17      The court’s finding that counsel’s explanations were “logical” is not clearly erroneous and the court’s instruction to the jury that counsels’ comments and arguments are not evidence, coupled with the instruction on the other-acts evidence proper use, presumably were followed.  See State v. Truax, 151 Wis. 2d 354, 362, 444 N.W.2d 432 (Ct. App. 1989).  Because Luckett fails to establish that counsel’s actions were outside the range of professionally competent assistance, we need not consider the prejudice prong.  See Strickland, 466 U.S. at 697.

            By the Court.—Judgment and order affirmed.

            This opinion will not be published.  See Wis. Stat. Rule 809.23(1)(b)5.

 

 

 

 

 

 

 

 

 


 



[1]  The trial court gave a curative instruction.  We discuss this aspect of his claim no further.

[2]  See State v. Machner, 92 Wis. 2d 797, 285 N.W.2d 905 (Ct. App. 1979).

[3]  Wisconsin Stat. § 904.04(2)(a) provides:

[E]vidence of other crimes, wrongs, or acts is not admissible to prove the character of a person in order to show that the person acted in conformity therewith.  This subsection does not exclude the evidence when offered for other purposes, such as proof of motive, opportunity, intent, preparation, plan, knowledge, identity, or absence of mistake or accident.
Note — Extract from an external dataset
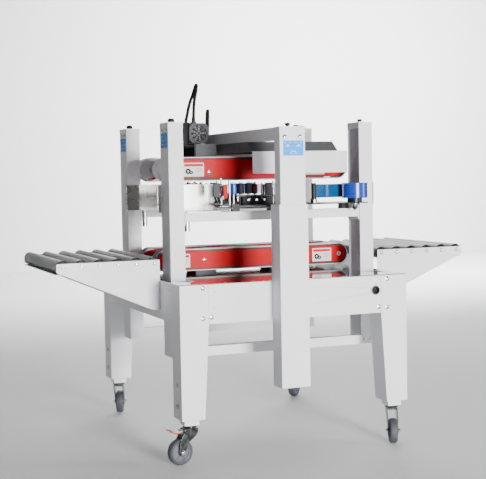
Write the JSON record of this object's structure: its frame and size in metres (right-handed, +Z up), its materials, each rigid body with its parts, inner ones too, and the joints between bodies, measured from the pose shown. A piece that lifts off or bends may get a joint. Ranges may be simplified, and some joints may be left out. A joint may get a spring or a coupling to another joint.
{
  "type": "carton sealer machine",
  "caption": "Belt driven carton sealing machine with a lifting top head on a front column, side tape heads on masts, roller conveyors at both ends and swivel casters.",
  "frame": {"origin": "middle of the machine's bounding box, on the floor", "axes": "+X along the carton's travel, -Y the operator's side, +Z up"},
  "size_m": [1.77, 1.2406, 1.4895],
  "materials": {
    "arm_red": "gloss enamel",
    "belt_black": "matt rubber with pale green edge",
    "black_paint": "satin",
    "cable_black": "matt",
    "inlet_black": "moulded",
    "knob_black": "moulded",
    "motor_black": "satin cast",
    "pedal_red": "moulded",
    "red_paint": "gloss enamel",
    "roller_gray": "satin dark gray sleeve",
    "stainless": "polished stainless sheet",
    "steel_bar": "ground steel",
    "tape_blue": "wound film, glossy",
    "wheel_gray": "gray elastic tread",
    "white_paint": "fine textured powder coat, satin",
    "zinc": "bright zinc plate"
  },
  "bodies": {
    "base": {"base_panels": "white_paint", "deck_plate": "stainless", "outer_legs": "white_paint", "fasteners": "zinc", "power_inlet": "inlet_black", "column_cover": "white_paint", "conveyor_frames": "white_paint", "lower_belt_modules": "red_paint", "lower_belts": "belt_black", "lower_motor": "motor_black", "width_rails": "steel_bar"},
    "legs": {"inner_legs": "white_paint"},
    "lower_drive": {"lower_drive_shaft": "steel_bar"},
    "lower_idler": {"lower_idler_shaft": "steel_bar"},
    "top_head": {"lift_arm": "white_paint", "hood": "white_paint", "upper_belt_modules": "red_paint", "upper_belts": "belt_black", "top_motor": "motor_black", "conduits": "cable_black"},
    "upper_drive": {"upper_drive_shaft": "steel_bar"},
    "upper_idler": {"upper_idler_shaft": "steel_bar"},
    "height_knob": {"height_knob": "knob_black"},
    "brake_pedal": {"brake_pedal": "pedal_red"},
    "front_left_caster": {"front_left_fork": "zinc"},
    "front_left_wheel": {"front_left_wheel": "wheel_gray"},
    "front_right_caster": {"front_right_fork": "zinc"},
    "front_right_wheel": {"front_right_wheel": "wheel_gray"},
    "back_left_caster": {"back_left_fork": "zinc"},
    "back_left_wheel": {"back_left_wheel": "wheel_gray"},
    "back_right_caster": {"back_right_fork": "zinc"},
    "back_right_wheel": {"back_right_wheel": "wheel_gray"},
    "left_roller_1": {"left_roller_1": "roller_gray"},
    "left_roller_2": {"left_roller_2": "roller_gray"},
    "left_roller_3": {"left_roller_3": "roller_gray"},
    "left_roller_4": {"left_roller_4": "roller_gray"},
    "left_roller_5": {"left_roller_5": "roller_gray"},
    "left_roller_6": {"left_roller_6": "roller_gray"},
    "right_roller_1": {"right_roller_1": "roller_gray"},
    "right_roller_2": {"right_roller_2": "roller_gray"},
    "right_roller_3": {"right_roller_3": "roller_gray"},
    "right_roller_4": {"right_roller_4": "roller_gray"},
    "right_roller_5": {"right_roller_5": "roller_gray"},
    "right_roller_6": {"right_roller_6": "roller_gray"},
    "near_frame": {"near_side_frame": "white_paint"},
    "near_screw": {"near_lift_screw": "knob_black"},
    "near_carriage": {"near_side_bar": "white_paint", "near_tape_plate": "black_paint", "near_infeed_guide": "stainless"},
    "near_roll": {"near_tape_roll": "tape_blue"},
    "near_front_arm": {"near_front_arm": "arm_red"},
    "near_rear_arm": {"near_rear_arm": "arm_red"},
    "far_frame": {"far_side_frame": "white_paint"},
    "far_screw": {"far_lift_screw": "knob_black"},
    "far_carriage": {"far_side_bar": "white_paint", "far_tape_plate": "black_paint", "far_infeed_guide": "stainless"},
    "far_roll": {"far_tape_roll": "tape_blue"},
    "far_front_arm": {"far_front_arm": "arm_red"},
    "far_rear_arm": {"far_rear_arm": "arm_red"}
  },
  "joints": [
    {"name": "leg_extend", "type": "slide", "parent": "base", "child": "legs", "axis": [0, 0, -1], "range_m": [0, 0.08]},
    {"name": "front_left_swivel", "type": "hinge", "parent": "legs", "child": "front_left_caster", "pos_m": [-0.432, -0.48529, 0.147], "axis": [0, 0, 1], "continuous": true},
    {"name": "front_left_roll", "type": "hinge", "parent": "front_left_caster", "child": "front_left_wheel", "pos_m": [-0.47504, -0.49444, 0.05], "axis": [-0.2079, 0.9781, 0], "continuous": true},
    {"name": "front_right_swivel", "type": "hinge", "parent": "legs", "child": "front_right_caster", "pos_m": [0.432, -0.48529, 0.147], "axis": [0, 0, 1], "continuous": true},
    {"name": "front_right_roll", "type": "hinge", "parent": "front_right_caster", "child": "front_right_wheel", "pos_m": [0.41595, -0.52626, 0.05], "axis": [-0.9311, 0.3649, 0], "continuous": true},
    {"name": "back_left_swivel", "type": "hinge", "parent": "legs", "child": "back_left_caster", "pos_m": [-0.432, 0.52871, 0.147], "axis": [0, 0, 1], "continuous": true},
    {"name": "back_left_roll", "type": "hinge", "parent": "back_left_caster", "child": "back_left_wheel", "pos_m": [-0.41595, 0.56968, 0.05], "axis": [0.9311, -0.3649, 0], "continuous": true},
    {"name": "back_right_swivel", "type": "hinge", "parent": "legs", "child": "back_right_caster", "pos_m": [0.432, 0.52871, 0.147], "axis": [0, 0, 1], "continuous": true},
    {"name": "back_right_roll", "type": "hinge", "parent": "back_right_caster", "child": "back_right_wheel", "pos_m": [0.46311, 0.55982, 0.05], "axis": [0.7071, -0.7071, 0], "continuous": true},
    {"name": "brake_press", "type": "hinge", "parent": "front_left_caster", "child": "brake_pedal", "pos_m": [-0.46721, -0.49278, 0.1297], "axis": [-0.2079, 0.9781, 0], "range_deg": [-12, 0]},
    {"name": "lower_drive_turn", "type": "hinge", "parent": "base", "child": "lower_drive", "pos_m": [0.3905, 0.02171, 0.7425], "axis": [0, 1, 0], "continuous": true},
    {"name": "lower_idler_turn", "type": "hinge", "parent": "base", "child": "lower_idler", "pos_m": [-0.3905, 0.02171, 0.7425], "axis": [0, 1, 0], "continuous": true},
    {"name": "head_lift", "type": "slide", "parent": "base", "child": "top_head", "axis": [0, 0, 1], "range_m": [-0.035, 0.15]},
    {"name": "upper_drive_turn", "type": "hinge", "parent": "top_head", "child": "upper_drive", "pos_m": [0.3775, 0.02171, 1.1155], "axis": [0, 1, 0], "continuous": true},
    {"name": "upper_idler_turn", "type": "hinge", "parent": "top_head", "child": "upper_idler", "pos_m": [-0.3775, 0.02171, 1.1155], "axis": [0, 1, 0], "continuous": true},
    {"name": "knob_turn", "type": "hinge", "parent": "top_head", "child": "height_knob", "pos_m": [-0.058, -0.59829, 1.267], "axis": [0, 0, 1], "continuous": true},
    {"name": "left_roller_1_spin", "type": "hinge", "parent": "base", "child": "left_roller_1", "pos_m": [-0.861, 0.02171, 0.751], "axis": [0, 1, 0], "continuous": true},
    {"name": "left_roller_2_spin", "type": "hinge", "parent": "base", "child": "left_roller_2", "pos_m": [-0.7885, 0.02171, 0.751], "axis": [0, 1, 0], "continuous": true},
    {"name": "left_roller_3_spin", "type": "hinge", "parent": "base", "child": "left_roller_3", "pos_m": [-0.716, 0.02171, 0.751], "axis": [0, 1, 0], "continuous": true},
    {"name": "left_roller_4_spin", "type": "hinge", "parent": "base", "child": "left_roller_4", "pos_m": [-0.6435, 0.02171, 0.751], "axis": [0, 1, 0], "continuous": true},
    {"name": "left_roller_5_spin", "type": "hinge", "parent": "base", "child": "left_roller_5", "pos_m": [-0.571, 0.02171, 0.751], "axis": [0, 1, 0], "continuous": true},
    {"name": "left_roller_6_spin", "type": "hinge", "parent": "base", "child": "left_roller_6", "pos_m": [-0.4985, 0.02171, 0.751], "axis": [0, 1, 0], "continuous": true},
    {"name": "right_roller_1_spin", "type": "hinge", "parent": "base", "child": "right_roller_1", "pos_m": [0.861, 0.02171, 0.751], "axis": [0, 1, 0], "continuous": true},
    {"name": "right_roller_2_spin", "type": "hinge", "parent": "base", "child": "right_roller_2", "pos_m": [0.7885, 0.02171, 0.751], "axis": [0, 1, 0], "continuous": true},
    {"name": "right_roller_3_spin", "type": "hinge", "parent": "base", "child": "right_roller_3", "pos_m": [0.716, 0.02171, 0.751], "axis": [0, 1, 0], "continuous": true},
    {"name": "right_roller_4_spin", "type": "hinge", "parent": "base", "child": "right_roller_4", "pos_m": [0.6435, 0.02171, 0.751], "axis": [0, 1, 0], "continuous": true},
    {"name": "right_roller_5_spin", "type": "hinge", "parent": "base", "child": "right_roller_5", "pos_m": [0.571, 0.02171, 0.751], "axis": [0, 1, 0], "continuous": true},
    {"name": "right_roller_6_spin", "type": "hinge", "parent": "base", "child": "right_roller_6", "pos_m": [0.4985, 0.02171, 0.751], "axis": [0, 1, 0], "continuous": true},
    {"name": "near_width", "type": "slide", "parent": "base", "child": "near_frame", "axis": [0, -1, 0], "range_m": [-0.04, 0.09]},
    {"name": "near_lift", "type": "slide", "parent": "near_frame", "child": "near_carriage", "axis": [0, 0, 1], "range_m": [-0.1, 0.03]},
    {"name": "near_screw_turn", "type": "hinge", "parent": "near_frame", "child": "near_screw", "pos_m": [-0.412, -0.27429, 1.297], "axis": [0, 0, 1], "range_deg": [-7201, 2161]},
    {"name": "near_roll_spin", "type": "hinge", "parent": "near_carriage", "child": "near_roll", "pos_m": [0.33, -0.38329, 1], "axis": [0, 0, 1], "continuous": true},
    {"name": "near_front_arm_swing", "type": "hinge", "parent": "near_carriage", "child": "near_front_arm", "pos_m": [-0.12, -0.26829, 1.03], "axis": [0, 0, 1], "range_deg": [0, 35], "stiffness_Nm_per_rad": 3},
    {"name": "near_rear_arm_swing", "type": "hinge", "parent": "near_carriage", "child": "near_rear_arm", "pos_m": [0.06, -0.26829, 1.03], "axis": [0, 0, 1], "range_deg": [-35, 0], "stiffness_Nm_per_rad": 3},
    {"name": "far_width", "type": "slide", "parent": "base", "child": "far_frame", "axis": [0, 1, 0], "range_m": [-0.04, 0.09]},
    {"name": "far_lift", "type": "slide", "parent": "far_frame", "child": "far_carriage", "axis": [0, 0, 1], "range_m": [-0.1, 0.03]},
    {"name": "far_screw_turn", "type": "hinge", "parent": "far_frame", "child": "far_screw", "pos_m": [-0.412, 0.31771, 1.297], "axis": [0, 0, 1], "range_deg": [-7201, 2161]},
    {"name": "far_roll_spin", "type": "hinge", "parent": "far_carriage", "child": "far_roll", "pos_m": [0.33, 0.42671, 1], "axis": [0, 0, 1], "continuous": true},
    {"name": "far_front_arm_swing", "type": "hinge", "parent": "far_carriage", "child": "far_front_arm", "pos_m": [-0.12, 0.31171, 1.03], "axis": [0, 0, 1], "range_deg": [-35, 0], "stiffness_Nm_per_rad": 3},
    {"name": "far_rear_arm_swing", "type": "hinge", "parent": "far_carriage", "child": "far_rear_arm", "pos_m": [0.06, 0.31171, 1.03], "axis": [0, 0, 1], "range_deg": [0, 35], "stiffness_Nm_per_rad": 3}
  ],
  "couplings": [
    {"joint": "lower_idler_turn", "follows": "lower_drive_turn", "ratio": 1},
    {"joint": "upper_idler_turn", "follows": "upper_drive_turn", "ratio": 1},
    {"joint": "near_screw_turn", "follows": "near_lift", "rad_per_m": 1256.6},
    {"joint": "far_screw_turn", "follows": "far_lift", "rad_per_m": 1256.6},
    {"joint": "far_width", "follows": "near_width", "ratio": 1}
  ]
}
Wisconsin Stat. § 904.03 provides:

Although relevant, evidence may be excluded if its probative value is substantially outweighed by the danger of unfair prejudice, confusion of the issues, or misleading the jury, or by considerations of undue delay, waste of time, or needless presentation of cumulative evidence.

All references to the Wisconsin Statutes are to the 2011-12 version unless noted.